The group has distributed more than 60 virtual classes and podcasts, connecting aspiring students with traditional food experts across the country. In addition, during the COVID pandemic, Grinding Stone set up intertribal food pantries in communities throughout the Northeast and the Midwest, distributing more than 8,500 pounds of food.
With MIT’s support, Rodriguez wants to triple that.
“We really want to increase the amount of classes we have stored,” Rodriguez said. “With so much food sovereignty knowledge being last, we think it’s really important to capture that data. We want to expand how much food we can get, and our reach with how many people we can help with rapid response.”
Building that kind of support for Solve’s fellows is the point of the program, said Indigenous Community Fellowship Senior Officer Aaron Slater.
“Solve is to help scale these solutions,” Slater said. “This fellowship asks how can I make a deep, sustained impact in my community, and how can I help other Indigenous innovators impact their communities as well? We want to support these social impact entrepreneurs.”

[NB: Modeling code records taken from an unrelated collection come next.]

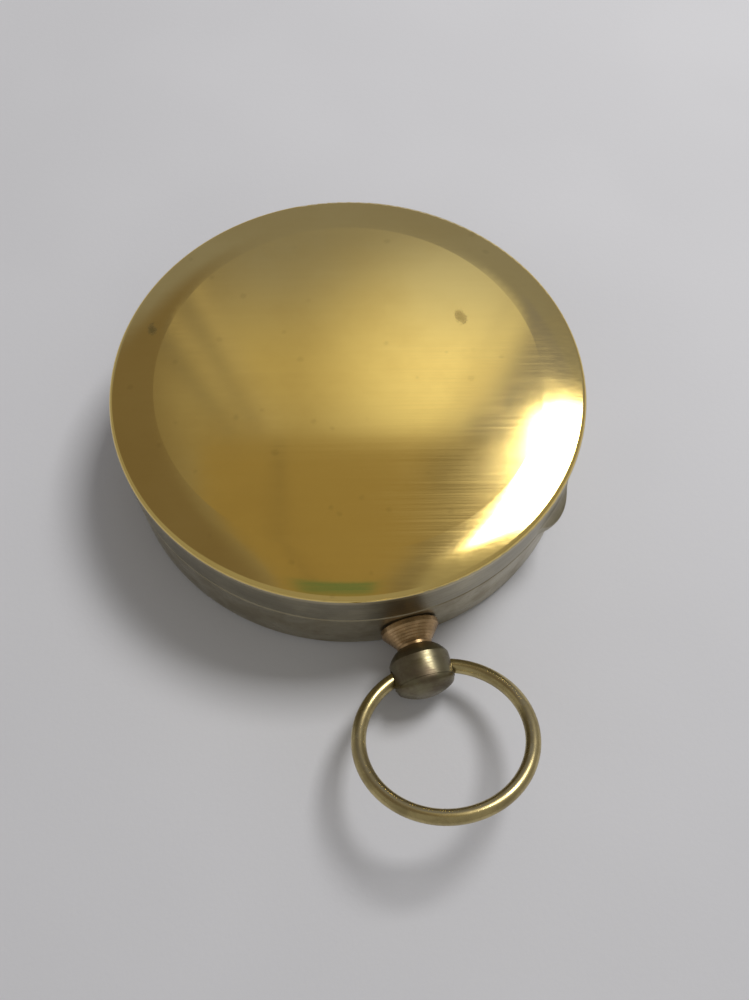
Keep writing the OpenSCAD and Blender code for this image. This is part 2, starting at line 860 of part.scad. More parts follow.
// Half the outline of the cone: spigot, rim, grooved slope and the neck's raised land.
module cone_profile() {
    slope_l = cone_l - rim_land - neck_land;
    slope_in = (rim_d - neck_d) / 2;
    step = slope_l / (groove_n + 1);
    spigot_r = rim_d / 2 - spigot_in;
    difference() {
        polygon([[0, case_r - spigot_l], [spigot_r, case_r - spigot_l], [spigot_r, rim_at],
            [rim_d / 2, rim_at], [rim_d / 2, rim_at + rim_land],
            [neck_d / 2, face_at - neck_land], [neck_d / 2 + neck_step, face_at - neck_land],
            [neck_d / 2 + neck_step, face_at], [0, face_at]]);
        for (i = [1:groove_n])
            translate([rim_d / 2 - slope_in * i * step / slope_l, rim_at + rim_land + i * step])
                rotate(45) square(groove_w, center = true);
    }
}

module pendant_cone() {
    color(DARK_BRASS)
        difference() {
            along_pendant() rotate_extrude() cone_profile();
            // Saddle that seats the spigot on the case's round wall.
            disc(-1, THROUGH, case_r + seat);
            along_pendant() disc(0, THROUGH, shank_d / 2 + run);
        }
}

// The ball's shoulder: part of a sphere on the pendant's axis, from the flat to the band.
module shoulder_profile() {
    rise = (pow(band_r, 2) + pow(shoulder_l, 2) - pow(shoulder_in, 2)) / (2 * shoulder_l);
    intersection() {
        translate([0, rise]) circle(sqrt(pow(shoulder_in, 2) + pow(rise, 2)));
        polygon([[0, shoulder_l / 2], [2 * shoulder_in, -shoulder_l / 2],
            [2 * band_r, 1.5 * shoulder_l]]);
    }
}

module pendant_ball() {
    color(DARK_BRASS)
        difference() {
            along_pendant() {
                disc(shank_end, face_at - shank_end + EPS, shank_d / 2);
                translate([0, 0, face_at])
                    rotate_extrude() {
                        shoulder_profile();
                        polygon([[0, 0], [shoulder_in, 0], [band_r, shoulder_l],
                            [band_r, ball_l - band_step], [0, ball_l - band_step]]);
                        translate([0, ball_l - band_step - EPS])
                            crown_profile(band_r - band_step, dome_h + band_step + EPS,
                                dome_corner);
                    }
            }
            // Cross hole, with a wider mouth each side where the wire goes in.
            translate([0, -hole_at, pendant_z])
                rotate([0, 90, 0]) {
                    translate([0, 0, -band_r])
                        cylinder(h = ball_d, r = bow_pin_d / 2 + run);
                    for (side = [0, 1])
                        mirror([0, 0, side])
                            translate([0, 0, band_r - mouth_depth])
                                cylinder(h = band_r, r = mouth_d / 2);
                }
        }
}

// The bow's wire is an open ring. Two pins on one axis turn in the ball's cross hole.
module bow() {
    color(BOW_BRASS)
        translate([0, -hole_at, pendant_z])
            rotate([-bow_tilt, 0, 0])
                union() {
                    translate([0, -bow_reach, 0])
                        rotate([0, 0, 90 + bow_end_angle])
                            rotate_extrude(angle = 360 - 2 * bow_end_angle)
                                translate([bow_r, 0]) circle(wire_r);
                    for (side = [-1, 1])
                        translate([side * (bow_end_x + 0.5), 0, 0])
                            rotate([0, -side * 90, 0])
                                cylinder(h = bow_pin_l, r = bow_pin_d / 2);
                }
}

case_body();
spacer_ring();
bezel();
glass();
dial_plate();
dial_screws();
pivot_post();
pendulum();
pendulum_keeper();
lever_bracket();
lifter_screws();
fulcrum_pin();
lifter_lever();
lifter_spring();
lifter_collar();
lift_plunger();
needle();
needle_cap();
needle_jewel();
balance_weight();
hinge_case_leaf();
hinge_lid_leaf();
hinge_pin();
lid_shell();
lid_ring();
pendant_cone();
pendant_ball();
bow();
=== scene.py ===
"""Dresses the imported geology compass: brass finishes, the dial's printing, a studio and a camera.

Lengths in the dataclasses are millimetres unless a name says otherwise: the origin is under
the middle of the case, +Z goes up through the lid, and the pendant points along -Y. Blender
itself works in metres.
"""

from __future__ import annotations

import logging
import math
from dataclasses import dataclass, field
from enum import Enum
from typing import Callable, Iterable, Optional, Protocol, Sequence

import bmesh
import bpy
from mathutils import Matrix, Vector


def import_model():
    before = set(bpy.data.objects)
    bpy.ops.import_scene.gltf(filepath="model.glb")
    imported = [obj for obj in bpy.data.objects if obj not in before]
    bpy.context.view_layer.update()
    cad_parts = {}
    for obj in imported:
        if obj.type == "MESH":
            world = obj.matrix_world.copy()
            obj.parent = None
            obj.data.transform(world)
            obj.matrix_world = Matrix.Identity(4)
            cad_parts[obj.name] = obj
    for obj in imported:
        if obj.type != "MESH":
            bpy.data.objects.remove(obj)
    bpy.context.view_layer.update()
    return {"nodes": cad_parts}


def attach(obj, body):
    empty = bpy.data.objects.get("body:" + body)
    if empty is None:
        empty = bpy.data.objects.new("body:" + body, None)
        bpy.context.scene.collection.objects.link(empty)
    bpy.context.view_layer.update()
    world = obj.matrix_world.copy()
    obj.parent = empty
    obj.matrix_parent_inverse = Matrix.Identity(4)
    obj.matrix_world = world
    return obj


log = logging.getLogger("compass")

MM = 0.001
MM_IN_METRE = 1000.0
Colour = tuple[float, float, float]
Point = tuple[float, float, float]


# ---- Node tools ----


class NodeTree:
    """A thin wrapper that adds and joins shader nodes with little text."""

    def __init__(self, tree: bpy.types.NodeTree) -> None:
        """Takes the tree and empties it.

        Args:
            tree: a material's, a world's or a group's node tree.
        """
        self.tree = tree
        tree.nodes.clear()

    def add(self, kind: str, **settings: object) -> bpy.types.Node:
        """Adds a node.

        Args:
            kind: the node's type name without its ShaderNode prefix.
            **settings: attributes to set on it.

        Returns:
            The new node.
        """
        prefix = "" if kind.startswith("NodeGroup") else "ShaderNode"
        node = self.tree.nodes.new(prefix + kind)
        for key, value in settings.items():
            setattr(node, key, value)
        return node

    def join(self, source: object, target: bpy.types.NodeSocket) -> None:
        """Links a socket into target, or writes a plain value on it.

        Args:
            source: an output socket, a number, or a colour or vector.
            target: the input socket.
        """
        if isinstance(source, bpy.types.NodeSocket):
            self.tree.links.new(source, target)
        elif isinstance(source, (tuple, list)) and target.type == "RGBA":
            target.default_value = (*source[:3], 1.0)
        else:
            target.default_value = source

    def math(self, operation: str, *values: object, clamp: bool = False) -> bpy.types.NodeSocket:
        """Adds a Math node.

        Args:
            operation: the node's operation.
            *values: its inputs, sockets or numbers.
            clamp: whether the result is held between 0 and 1.

        Returns:
            The result's socket.
        """
        node = self.add("Math", operation=operation, use_clamp=clamp)
        for socket, value in zip(node.inputs, values):
            self.join(value, socket)
        return node.outputs[0]

    def vector(self, operation: str, *values: object) -> bpy.types.Node:
        """Adds a Vector Math node.

        Args:
            operation: the node's operation.
            *values: its inputs, sockets, vectors or numbers.

        Returns:
            The node.
        """
        node = self.add("VectorMath", operation=operation)
        for socket, value in zip(node.inputs, values):
            self.join(value, socket)
        return node

    def ramp(self, value: object, low: float, high: float, to_low: float = 0.0,
             to_high: float = 1.0, smooth: bool = True) -> bpy.types.NodeSocket:
        """Maps a value from one range to another, and holds it there.

        Args:
            value: the socket to map.
            low: the value that gives to_low.
            high: the value that gives to_high.
            to_low: result at low.
            to_high: result at high.
            smooth: whether the step is eased at both ends.

        Returns:
            The result's socket.
        """
        node = self.add("MapRange", interpolation_type="SMOOTHSTEP" if smooth else "LINEAR")
        for name, given in (("Value", value), ("From Min", low), ("From Max", high),
                            ("To Min", to_low), ("To Max", to_high)):
            self.join(given, node.inputs[name])
        return node.outputs["Result"]

    def mix(self, share: object, first: object, second: object,
            blend: str = "MIX") -> bpy.types.NodeSocket:
        """Mixes two colours.

        Args:
            share: how much of the second colour, from 0 to 1.
            first: a colour or a socket.
            second: a colour or a socket.
            blend: the way that they mix.

        Returns:
            The mixed colour's socket.
        """
        node = self.add("Mix", data_type="RGBA", blend_type=blend)
        self.join(share, node.inputs[0])
        self.join(first, node.inputs[6])
        self.join(second, node.inputs[7])
        return node.outputs[2]

    def noise(self, vector: object, scale: float, detail: float = 4.0,
              roughness: float = 0.55) -> bpy.types.NodeSocket:
        """Adds a noise texture.

        Args:
            vector: where it is read.
            scale: cells per unit of the vector.
            detail: number of finer layers.
            roughness: how strong the finer layers are.

        Returns:
            The grey result's socket.
        """
        node = self.add("TexNoise")
        self.join(vector, node.inputs["Vector"])
        node.inputs["Scale"].default_value = scale
        node.inputs["Detail"].default_value = detail
        node.inputs["Roughness"].default_value = roughness
        return node.outputs["Fac"]

    def group(self, group: bpy.types.NodeTree, **values: object) -> bpy.types.Node:
        """Places a shared node group.

        Args:
            group: the group's tree.
            **values: inputs by name, with _ for a space.

        Returns:
            The group's node.
        """
        node = self.add("Group", node_tree=group)
        for name, value in values.items():
            self.join(value, node.inputs[name.replace("_", " ")])
        return node


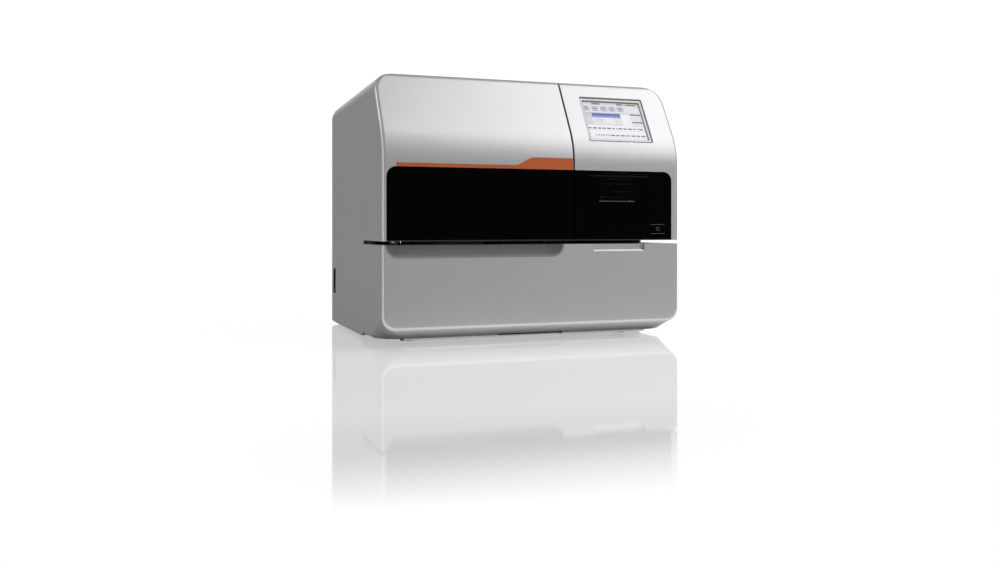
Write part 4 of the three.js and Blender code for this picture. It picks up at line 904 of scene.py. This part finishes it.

Now in its fourth cohort since its founding in 2019, the Indigenous Communities Fellowship begins with an intake application discussing each fellow’s needs and hopes for the program. From there, Slater said that MIT meets with each fellow to discuss their “pain points” and what their next steps look like.
Throughout the year-long fellowship, MIT connects fellows with global partners while building a cohort experience focused on monthly meetings and networking opportunities. The fellowship also provides monetary support, with each fellow receiving a $10,000 grant.
The group distributed a further $2 million in prize grants during its celebration event Sunday. Indigenized Energy Initiative’s Smith received $150,000 through a donation from General Motors.
“I’m very excited, my whole team is very excited,” Smith said. “It’s just sinking in that we’re on the right track, and our concept is being validated by institutions and big organizations that are technical in nature. It just means that the people we serve will have the benefit of all this support and resources.”
For her part, Gaddy looks forward to networking with teachers and potential contributors, as well as producers who can benefit from IRRIGaTE.
“A lot of the support I’m hoping for — other than monetary support — is really just getting a lot more networking and meeting with people that have the same ideas, meeting with people that have struggled or even Tribal producers that have struggled in the same area,” Gaddy said. “I also want to get some coaching and connect with people who may have ideas on how to take the information I have, which is scientific information and dense policy and help me streamline. Right now, we have an idea, and we know our plan, but there are always ways to make things better and more accessible. We’re hoping to gain a wider network.”